Listed records:
========

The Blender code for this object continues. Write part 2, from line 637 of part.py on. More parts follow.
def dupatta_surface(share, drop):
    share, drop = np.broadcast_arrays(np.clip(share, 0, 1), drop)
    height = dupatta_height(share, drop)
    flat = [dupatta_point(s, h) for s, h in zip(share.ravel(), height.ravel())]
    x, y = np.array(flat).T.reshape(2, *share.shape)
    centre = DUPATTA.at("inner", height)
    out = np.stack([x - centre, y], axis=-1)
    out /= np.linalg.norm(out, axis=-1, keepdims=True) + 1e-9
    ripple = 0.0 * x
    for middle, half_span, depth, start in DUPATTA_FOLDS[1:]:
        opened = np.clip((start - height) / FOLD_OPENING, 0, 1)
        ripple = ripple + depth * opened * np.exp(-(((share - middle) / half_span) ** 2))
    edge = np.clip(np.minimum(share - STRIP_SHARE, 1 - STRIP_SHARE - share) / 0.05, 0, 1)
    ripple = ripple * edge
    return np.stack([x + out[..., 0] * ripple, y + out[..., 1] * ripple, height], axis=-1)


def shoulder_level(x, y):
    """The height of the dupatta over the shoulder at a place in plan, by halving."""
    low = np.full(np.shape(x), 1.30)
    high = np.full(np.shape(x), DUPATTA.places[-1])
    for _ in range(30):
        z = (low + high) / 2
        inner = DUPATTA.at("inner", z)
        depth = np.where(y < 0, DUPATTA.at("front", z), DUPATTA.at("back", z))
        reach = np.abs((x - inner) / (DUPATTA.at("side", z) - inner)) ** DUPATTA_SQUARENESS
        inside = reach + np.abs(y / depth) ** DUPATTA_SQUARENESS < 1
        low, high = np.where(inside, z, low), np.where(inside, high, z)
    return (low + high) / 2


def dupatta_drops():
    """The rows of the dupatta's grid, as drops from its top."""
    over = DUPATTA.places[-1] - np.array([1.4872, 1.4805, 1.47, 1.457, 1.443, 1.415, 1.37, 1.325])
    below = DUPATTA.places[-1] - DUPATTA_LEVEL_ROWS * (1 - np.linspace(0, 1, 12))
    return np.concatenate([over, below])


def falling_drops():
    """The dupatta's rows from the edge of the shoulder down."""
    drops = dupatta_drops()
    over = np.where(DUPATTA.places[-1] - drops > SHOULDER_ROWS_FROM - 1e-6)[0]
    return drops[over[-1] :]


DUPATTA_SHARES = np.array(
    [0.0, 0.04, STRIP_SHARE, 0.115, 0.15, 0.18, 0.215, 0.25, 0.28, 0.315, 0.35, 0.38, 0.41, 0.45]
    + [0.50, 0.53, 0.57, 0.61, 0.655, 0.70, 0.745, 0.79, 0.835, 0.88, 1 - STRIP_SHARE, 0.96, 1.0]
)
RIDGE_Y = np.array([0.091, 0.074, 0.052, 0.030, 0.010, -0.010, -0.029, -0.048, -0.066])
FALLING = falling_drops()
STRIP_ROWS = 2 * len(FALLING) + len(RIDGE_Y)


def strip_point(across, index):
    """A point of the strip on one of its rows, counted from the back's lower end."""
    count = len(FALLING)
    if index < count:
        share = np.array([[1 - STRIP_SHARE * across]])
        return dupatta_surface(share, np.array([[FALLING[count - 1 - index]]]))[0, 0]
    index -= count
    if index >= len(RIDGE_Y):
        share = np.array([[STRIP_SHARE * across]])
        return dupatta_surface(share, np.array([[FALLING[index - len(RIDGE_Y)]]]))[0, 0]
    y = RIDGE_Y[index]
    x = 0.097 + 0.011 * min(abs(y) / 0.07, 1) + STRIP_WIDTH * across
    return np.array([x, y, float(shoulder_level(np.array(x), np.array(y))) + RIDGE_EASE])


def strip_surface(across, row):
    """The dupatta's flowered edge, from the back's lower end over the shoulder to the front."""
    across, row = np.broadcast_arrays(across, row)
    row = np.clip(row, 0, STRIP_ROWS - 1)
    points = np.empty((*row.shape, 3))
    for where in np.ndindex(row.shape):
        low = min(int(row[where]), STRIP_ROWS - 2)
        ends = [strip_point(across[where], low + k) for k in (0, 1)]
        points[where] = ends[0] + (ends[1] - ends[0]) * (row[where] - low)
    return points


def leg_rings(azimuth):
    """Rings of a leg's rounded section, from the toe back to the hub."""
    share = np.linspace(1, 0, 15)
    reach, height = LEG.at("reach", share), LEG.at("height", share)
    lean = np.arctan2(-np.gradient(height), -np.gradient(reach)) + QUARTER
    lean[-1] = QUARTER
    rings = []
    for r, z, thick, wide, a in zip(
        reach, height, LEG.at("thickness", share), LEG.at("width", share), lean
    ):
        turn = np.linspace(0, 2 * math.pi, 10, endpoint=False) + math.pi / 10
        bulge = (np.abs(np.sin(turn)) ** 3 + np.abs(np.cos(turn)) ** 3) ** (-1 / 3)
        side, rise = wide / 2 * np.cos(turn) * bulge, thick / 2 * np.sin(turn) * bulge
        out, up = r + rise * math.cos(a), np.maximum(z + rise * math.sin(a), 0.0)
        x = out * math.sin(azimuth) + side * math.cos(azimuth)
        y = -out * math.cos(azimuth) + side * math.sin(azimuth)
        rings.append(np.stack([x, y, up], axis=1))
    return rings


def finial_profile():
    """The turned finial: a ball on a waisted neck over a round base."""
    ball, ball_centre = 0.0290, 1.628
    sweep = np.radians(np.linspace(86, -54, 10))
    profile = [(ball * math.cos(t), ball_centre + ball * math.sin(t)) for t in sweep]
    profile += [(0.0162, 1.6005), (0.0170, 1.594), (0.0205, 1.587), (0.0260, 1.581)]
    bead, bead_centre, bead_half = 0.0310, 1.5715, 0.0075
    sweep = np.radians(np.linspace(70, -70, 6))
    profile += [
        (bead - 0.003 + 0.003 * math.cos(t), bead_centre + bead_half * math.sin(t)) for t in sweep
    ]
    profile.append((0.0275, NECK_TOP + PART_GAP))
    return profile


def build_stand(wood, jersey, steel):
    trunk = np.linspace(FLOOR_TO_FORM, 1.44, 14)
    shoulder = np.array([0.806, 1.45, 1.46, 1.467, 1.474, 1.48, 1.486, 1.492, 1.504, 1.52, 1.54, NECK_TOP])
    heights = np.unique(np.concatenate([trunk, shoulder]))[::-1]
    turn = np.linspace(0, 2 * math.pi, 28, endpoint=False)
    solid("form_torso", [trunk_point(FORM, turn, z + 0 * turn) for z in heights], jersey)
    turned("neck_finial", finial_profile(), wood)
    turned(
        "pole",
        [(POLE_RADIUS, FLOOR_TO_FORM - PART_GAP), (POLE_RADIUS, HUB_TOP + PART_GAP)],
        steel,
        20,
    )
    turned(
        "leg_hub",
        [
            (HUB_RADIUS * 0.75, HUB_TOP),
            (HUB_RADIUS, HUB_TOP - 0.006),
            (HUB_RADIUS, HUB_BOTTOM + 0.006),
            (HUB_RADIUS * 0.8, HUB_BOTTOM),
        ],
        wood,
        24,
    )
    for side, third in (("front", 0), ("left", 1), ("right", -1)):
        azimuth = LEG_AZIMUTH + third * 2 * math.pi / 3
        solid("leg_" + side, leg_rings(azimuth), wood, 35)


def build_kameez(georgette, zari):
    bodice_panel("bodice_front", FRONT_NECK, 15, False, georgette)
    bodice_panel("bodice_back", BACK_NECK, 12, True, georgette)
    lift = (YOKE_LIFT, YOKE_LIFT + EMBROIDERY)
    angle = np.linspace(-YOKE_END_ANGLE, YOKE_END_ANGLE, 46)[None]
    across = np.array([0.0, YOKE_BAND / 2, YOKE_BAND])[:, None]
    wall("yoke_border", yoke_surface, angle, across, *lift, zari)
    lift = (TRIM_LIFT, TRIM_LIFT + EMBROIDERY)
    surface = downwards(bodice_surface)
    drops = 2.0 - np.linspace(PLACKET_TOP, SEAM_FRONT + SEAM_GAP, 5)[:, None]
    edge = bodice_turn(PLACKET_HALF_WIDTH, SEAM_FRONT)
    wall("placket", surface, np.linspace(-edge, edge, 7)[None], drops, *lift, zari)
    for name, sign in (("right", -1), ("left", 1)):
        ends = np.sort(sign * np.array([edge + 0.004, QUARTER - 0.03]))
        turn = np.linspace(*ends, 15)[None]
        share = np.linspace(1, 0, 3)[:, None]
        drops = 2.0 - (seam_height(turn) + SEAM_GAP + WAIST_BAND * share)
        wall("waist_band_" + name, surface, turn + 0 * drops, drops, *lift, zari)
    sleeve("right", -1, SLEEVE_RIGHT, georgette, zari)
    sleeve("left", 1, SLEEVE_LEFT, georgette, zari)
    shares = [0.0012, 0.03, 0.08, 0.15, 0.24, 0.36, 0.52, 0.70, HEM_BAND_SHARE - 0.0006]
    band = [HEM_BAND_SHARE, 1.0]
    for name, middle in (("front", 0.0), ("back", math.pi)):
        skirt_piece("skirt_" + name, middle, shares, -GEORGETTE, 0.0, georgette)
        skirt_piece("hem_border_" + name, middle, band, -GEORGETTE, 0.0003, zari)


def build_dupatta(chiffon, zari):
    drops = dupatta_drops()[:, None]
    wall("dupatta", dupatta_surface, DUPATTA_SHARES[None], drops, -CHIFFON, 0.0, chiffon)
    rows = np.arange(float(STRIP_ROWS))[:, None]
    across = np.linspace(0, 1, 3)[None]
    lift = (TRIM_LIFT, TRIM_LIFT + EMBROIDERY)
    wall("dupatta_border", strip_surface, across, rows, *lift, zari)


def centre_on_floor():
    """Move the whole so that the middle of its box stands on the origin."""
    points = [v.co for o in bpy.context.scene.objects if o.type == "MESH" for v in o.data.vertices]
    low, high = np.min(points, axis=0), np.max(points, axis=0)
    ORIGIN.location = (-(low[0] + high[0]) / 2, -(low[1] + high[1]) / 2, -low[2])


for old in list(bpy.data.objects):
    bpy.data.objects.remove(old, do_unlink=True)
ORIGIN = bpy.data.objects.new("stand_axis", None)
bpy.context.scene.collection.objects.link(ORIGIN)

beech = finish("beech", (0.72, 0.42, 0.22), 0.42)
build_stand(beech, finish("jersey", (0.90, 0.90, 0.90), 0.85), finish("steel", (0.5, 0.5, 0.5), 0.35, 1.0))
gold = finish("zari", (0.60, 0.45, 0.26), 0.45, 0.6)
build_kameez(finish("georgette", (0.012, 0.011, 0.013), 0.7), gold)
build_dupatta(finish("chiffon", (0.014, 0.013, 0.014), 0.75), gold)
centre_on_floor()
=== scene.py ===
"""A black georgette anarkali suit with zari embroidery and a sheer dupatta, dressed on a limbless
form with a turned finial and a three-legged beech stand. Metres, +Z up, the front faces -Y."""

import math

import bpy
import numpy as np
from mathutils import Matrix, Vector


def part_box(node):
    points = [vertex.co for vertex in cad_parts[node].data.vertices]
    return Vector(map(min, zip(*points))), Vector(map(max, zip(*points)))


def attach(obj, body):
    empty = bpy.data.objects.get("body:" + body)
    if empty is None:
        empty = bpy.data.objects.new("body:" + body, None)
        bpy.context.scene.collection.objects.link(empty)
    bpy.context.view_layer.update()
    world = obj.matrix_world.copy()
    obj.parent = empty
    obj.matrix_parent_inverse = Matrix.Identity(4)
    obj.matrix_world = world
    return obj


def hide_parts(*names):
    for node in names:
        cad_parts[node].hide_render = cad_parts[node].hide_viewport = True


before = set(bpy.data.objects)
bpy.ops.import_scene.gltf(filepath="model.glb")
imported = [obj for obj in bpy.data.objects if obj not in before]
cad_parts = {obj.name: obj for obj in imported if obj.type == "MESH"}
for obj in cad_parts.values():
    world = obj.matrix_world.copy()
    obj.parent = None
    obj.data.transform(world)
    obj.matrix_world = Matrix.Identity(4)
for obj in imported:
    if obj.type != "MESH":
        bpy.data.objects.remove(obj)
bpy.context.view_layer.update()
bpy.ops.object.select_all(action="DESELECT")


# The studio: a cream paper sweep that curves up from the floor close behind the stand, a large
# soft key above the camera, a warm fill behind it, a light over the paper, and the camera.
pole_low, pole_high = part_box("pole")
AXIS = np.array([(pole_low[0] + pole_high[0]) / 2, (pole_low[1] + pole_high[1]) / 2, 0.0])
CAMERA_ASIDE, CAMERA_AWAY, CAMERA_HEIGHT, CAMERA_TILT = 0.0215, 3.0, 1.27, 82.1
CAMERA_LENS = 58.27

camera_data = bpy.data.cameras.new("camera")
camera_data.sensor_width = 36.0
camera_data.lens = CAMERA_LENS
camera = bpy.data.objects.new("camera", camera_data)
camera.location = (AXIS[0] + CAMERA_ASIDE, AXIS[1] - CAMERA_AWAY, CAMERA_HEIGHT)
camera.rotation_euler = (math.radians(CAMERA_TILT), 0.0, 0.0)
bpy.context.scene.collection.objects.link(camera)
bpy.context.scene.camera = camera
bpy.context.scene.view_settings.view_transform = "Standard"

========

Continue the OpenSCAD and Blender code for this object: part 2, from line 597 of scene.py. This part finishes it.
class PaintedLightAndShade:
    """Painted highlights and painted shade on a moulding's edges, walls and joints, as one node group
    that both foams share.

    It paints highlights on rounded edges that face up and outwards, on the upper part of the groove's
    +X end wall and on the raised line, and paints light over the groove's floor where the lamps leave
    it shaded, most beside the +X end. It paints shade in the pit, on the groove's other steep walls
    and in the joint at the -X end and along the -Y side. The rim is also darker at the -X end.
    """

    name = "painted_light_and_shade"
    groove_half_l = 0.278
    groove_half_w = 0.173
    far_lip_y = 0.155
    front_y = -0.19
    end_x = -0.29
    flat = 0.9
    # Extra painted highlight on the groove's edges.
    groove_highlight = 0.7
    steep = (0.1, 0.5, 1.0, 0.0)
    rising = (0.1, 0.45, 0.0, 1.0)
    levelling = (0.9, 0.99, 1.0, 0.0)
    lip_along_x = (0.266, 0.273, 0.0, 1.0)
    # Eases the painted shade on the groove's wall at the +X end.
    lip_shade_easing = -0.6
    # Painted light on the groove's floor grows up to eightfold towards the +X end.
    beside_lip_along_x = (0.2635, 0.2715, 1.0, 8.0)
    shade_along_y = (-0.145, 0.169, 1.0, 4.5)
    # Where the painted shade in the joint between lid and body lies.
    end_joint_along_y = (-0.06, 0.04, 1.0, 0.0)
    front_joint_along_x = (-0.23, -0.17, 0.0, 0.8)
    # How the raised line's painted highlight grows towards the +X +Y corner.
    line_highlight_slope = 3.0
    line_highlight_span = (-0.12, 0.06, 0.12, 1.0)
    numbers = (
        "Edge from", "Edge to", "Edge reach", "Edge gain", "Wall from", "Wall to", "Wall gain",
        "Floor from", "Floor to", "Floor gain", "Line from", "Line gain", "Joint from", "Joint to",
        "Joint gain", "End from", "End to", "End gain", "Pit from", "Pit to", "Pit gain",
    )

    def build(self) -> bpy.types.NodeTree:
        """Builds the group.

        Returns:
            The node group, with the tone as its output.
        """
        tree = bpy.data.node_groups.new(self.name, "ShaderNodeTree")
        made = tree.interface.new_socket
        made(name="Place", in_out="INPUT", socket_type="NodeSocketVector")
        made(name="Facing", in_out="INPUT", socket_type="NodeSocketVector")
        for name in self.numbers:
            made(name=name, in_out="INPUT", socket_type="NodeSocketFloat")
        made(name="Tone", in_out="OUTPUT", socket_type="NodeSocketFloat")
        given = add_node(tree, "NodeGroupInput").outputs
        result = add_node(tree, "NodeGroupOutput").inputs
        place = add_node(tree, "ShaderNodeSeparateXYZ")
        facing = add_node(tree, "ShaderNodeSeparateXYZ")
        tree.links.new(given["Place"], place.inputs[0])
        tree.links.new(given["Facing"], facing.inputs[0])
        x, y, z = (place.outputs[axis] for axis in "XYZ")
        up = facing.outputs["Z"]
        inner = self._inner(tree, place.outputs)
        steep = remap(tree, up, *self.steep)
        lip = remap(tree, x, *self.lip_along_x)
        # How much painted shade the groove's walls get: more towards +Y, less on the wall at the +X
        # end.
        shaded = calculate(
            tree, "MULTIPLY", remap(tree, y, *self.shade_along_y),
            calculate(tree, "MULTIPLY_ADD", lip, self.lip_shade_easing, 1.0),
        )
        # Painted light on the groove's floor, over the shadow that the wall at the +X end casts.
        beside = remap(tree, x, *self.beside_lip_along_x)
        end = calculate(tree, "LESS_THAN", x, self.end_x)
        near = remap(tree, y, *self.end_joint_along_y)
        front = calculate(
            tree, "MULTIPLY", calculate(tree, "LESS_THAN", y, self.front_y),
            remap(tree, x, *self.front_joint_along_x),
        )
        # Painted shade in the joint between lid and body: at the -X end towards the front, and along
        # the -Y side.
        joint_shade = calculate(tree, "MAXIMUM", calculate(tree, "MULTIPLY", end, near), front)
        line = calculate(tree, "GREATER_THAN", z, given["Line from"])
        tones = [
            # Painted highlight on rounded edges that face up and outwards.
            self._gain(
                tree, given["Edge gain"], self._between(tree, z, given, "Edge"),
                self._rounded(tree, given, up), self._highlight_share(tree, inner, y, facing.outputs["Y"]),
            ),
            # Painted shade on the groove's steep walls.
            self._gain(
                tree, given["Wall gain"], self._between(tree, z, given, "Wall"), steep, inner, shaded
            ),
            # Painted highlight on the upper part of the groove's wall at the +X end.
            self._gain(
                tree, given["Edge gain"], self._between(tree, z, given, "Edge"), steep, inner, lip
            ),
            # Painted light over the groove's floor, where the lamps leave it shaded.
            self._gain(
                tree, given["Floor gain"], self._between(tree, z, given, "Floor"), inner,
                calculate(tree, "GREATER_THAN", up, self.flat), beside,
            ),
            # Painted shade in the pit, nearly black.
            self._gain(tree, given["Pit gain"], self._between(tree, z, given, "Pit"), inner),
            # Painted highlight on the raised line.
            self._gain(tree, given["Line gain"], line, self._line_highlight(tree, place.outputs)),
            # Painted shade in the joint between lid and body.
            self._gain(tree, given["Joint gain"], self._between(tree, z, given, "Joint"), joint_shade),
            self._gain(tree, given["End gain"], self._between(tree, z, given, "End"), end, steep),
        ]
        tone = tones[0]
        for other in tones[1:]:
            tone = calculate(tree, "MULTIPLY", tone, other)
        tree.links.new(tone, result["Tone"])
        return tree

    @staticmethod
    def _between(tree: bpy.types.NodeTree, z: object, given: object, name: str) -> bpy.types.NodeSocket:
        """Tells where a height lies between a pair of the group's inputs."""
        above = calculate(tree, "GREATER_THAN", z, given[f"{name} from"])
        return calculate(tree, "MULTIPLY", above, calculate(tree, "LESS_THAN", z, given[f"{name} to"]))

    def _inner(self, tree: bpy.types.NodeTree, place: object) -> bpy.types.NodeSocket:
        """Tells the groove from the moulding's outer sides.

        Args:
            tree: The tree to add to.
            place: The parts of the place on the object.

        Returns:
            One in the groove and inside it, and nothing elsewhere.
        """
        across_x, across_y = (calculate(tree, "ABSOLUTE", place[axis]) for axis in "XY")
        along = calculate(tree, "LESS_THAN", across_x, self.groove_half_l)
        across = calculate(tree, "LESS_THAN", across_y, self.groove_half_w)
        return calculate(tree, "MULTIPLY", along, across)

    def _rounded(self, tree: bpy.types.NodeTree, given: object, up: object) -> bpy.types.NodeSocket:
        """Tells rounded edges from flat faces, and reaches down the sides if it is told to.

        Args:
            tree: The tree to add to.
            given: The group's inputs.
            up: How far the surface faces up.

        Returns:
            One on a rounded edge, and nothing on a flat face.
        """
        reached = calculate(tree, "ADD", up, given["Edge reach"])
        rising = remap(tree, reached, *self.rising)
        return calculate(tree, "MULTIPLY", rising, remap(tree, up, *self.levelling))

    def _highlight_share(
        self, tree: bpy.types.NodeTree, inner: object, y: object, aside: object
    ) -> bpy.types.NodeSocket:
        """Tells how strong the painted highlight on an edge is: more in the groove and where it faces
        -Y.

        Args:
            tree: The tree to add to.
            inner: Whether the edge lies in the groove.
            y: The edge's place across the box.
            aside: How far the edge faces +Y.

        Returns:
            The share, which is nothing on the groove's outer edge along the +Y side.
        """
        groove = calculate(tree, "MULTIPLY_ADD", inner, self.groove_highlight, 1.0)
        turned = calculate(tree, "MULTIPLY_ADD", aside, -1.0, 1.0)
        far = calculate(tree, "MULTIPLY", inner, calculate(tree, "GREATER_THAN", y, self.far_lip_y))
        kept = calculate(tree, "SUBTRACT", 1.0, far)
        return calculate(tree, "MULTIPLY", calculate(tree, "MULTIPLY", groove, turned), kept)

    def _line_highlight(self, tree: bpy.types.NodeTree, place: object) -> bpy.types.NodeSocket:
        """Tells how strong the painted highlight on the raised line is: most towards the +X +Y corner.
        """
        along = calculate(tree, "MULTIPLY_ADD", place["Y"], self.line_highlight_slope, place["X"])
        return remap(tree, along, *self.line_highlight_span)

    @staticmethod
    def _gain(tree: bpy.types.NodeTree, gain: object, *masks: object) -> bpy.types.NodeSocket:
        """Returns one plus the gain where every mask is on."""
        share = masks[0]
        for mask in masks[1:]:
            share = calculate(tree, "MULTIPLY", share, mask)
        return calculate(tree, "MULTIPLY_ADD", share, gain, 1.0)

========

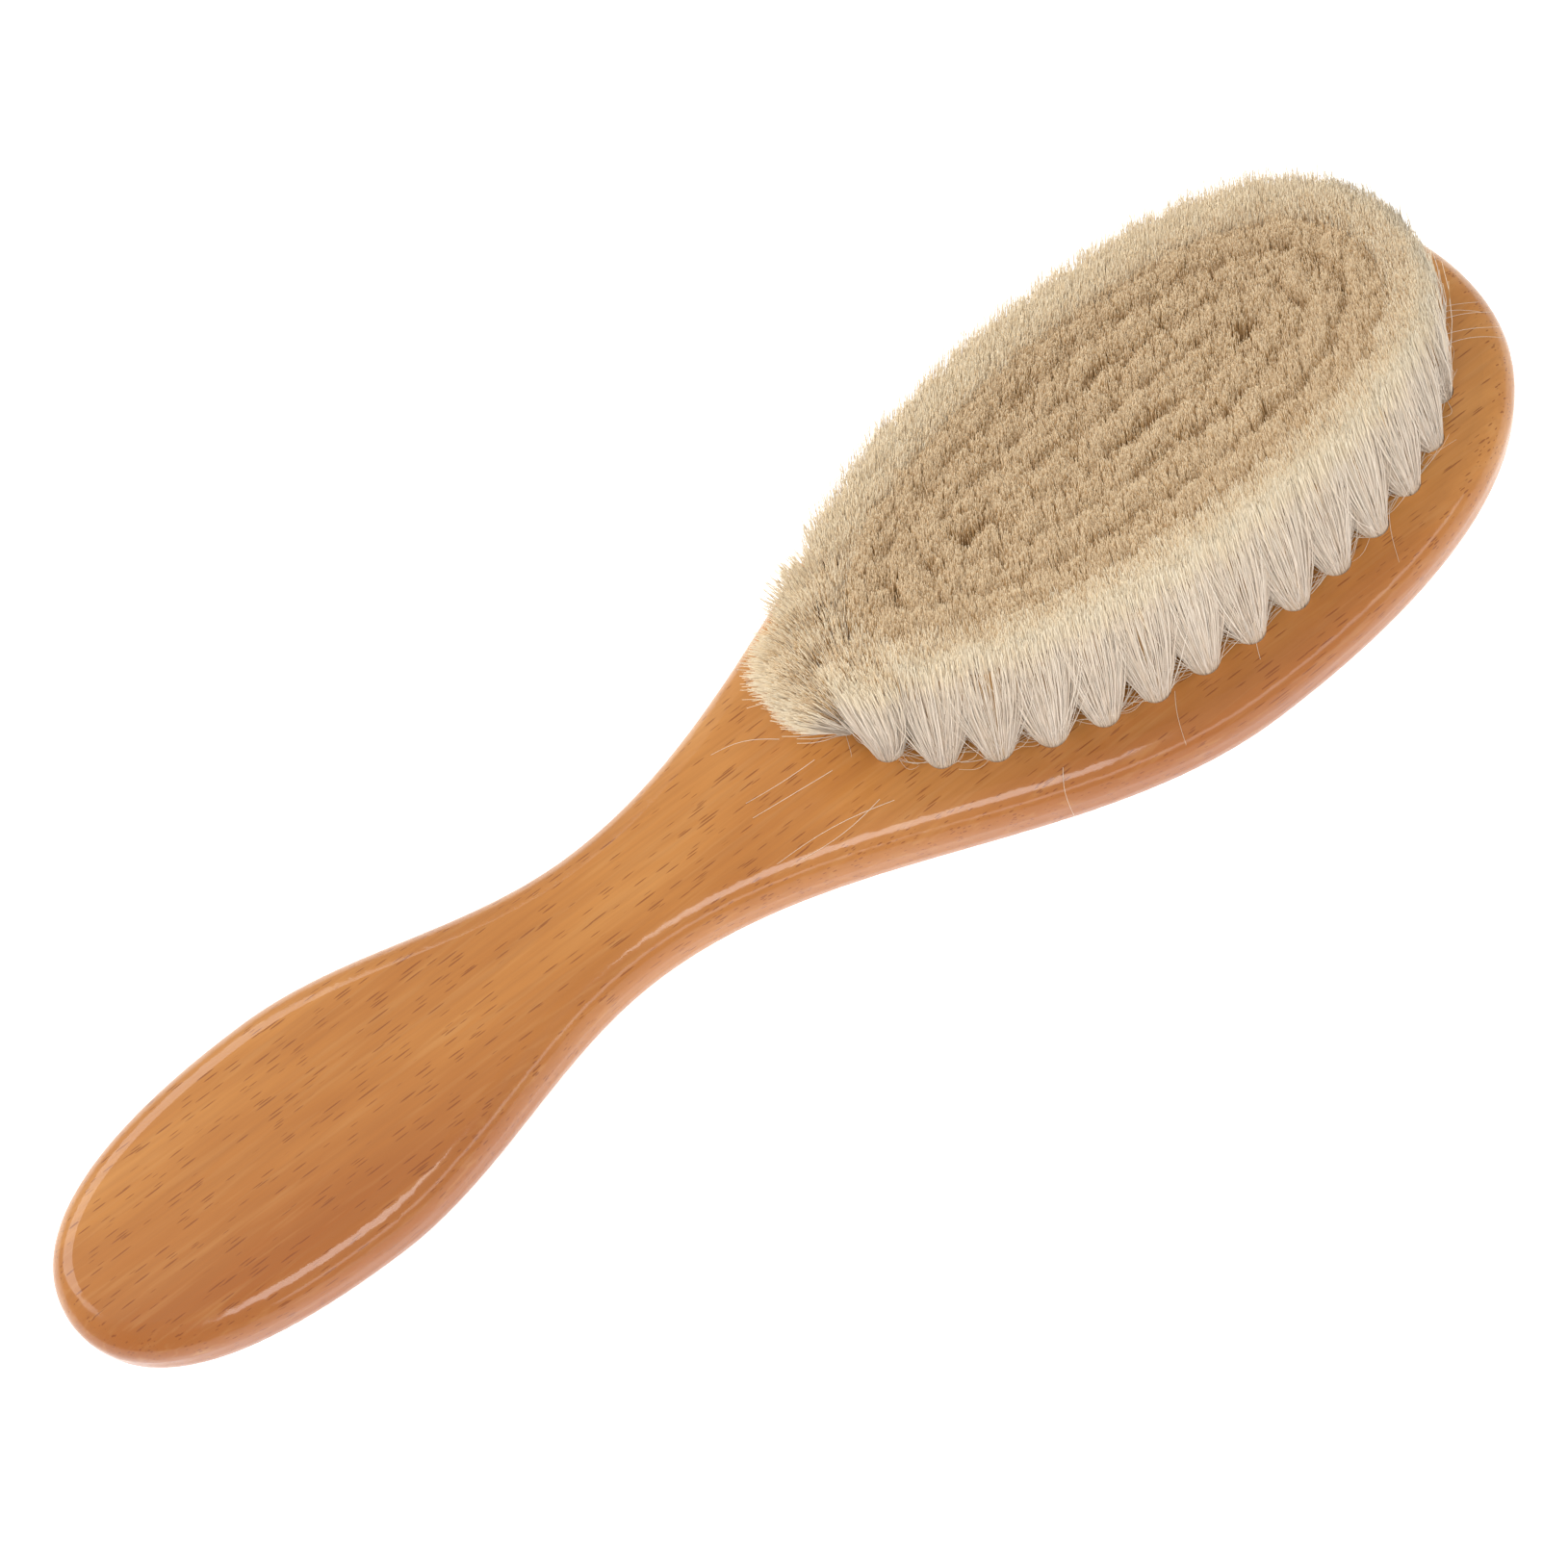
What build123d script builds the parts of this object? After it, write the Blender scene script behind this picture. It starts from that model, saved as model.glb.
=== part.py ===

========

Which lines contain the word "points"? Copy each of them.

Reply:
    points = np.empty((*row.shape, 3))
        points[where] = ends[0] + (ends[1] - ends[0]) * (row[where] - low)
    return points
    points = [v.co for o in bpy.context.scene.objects if o.type == "MESH" for v in o.data.vertices]
    low, high = np.min(points, axis=0), np.max(points, axis=0)
    points = [vertex.co for vertex in cad_parts[node].data.vertices]
    return Vector(map(min, zip(*points))), Vector(map(max, zip(*points)))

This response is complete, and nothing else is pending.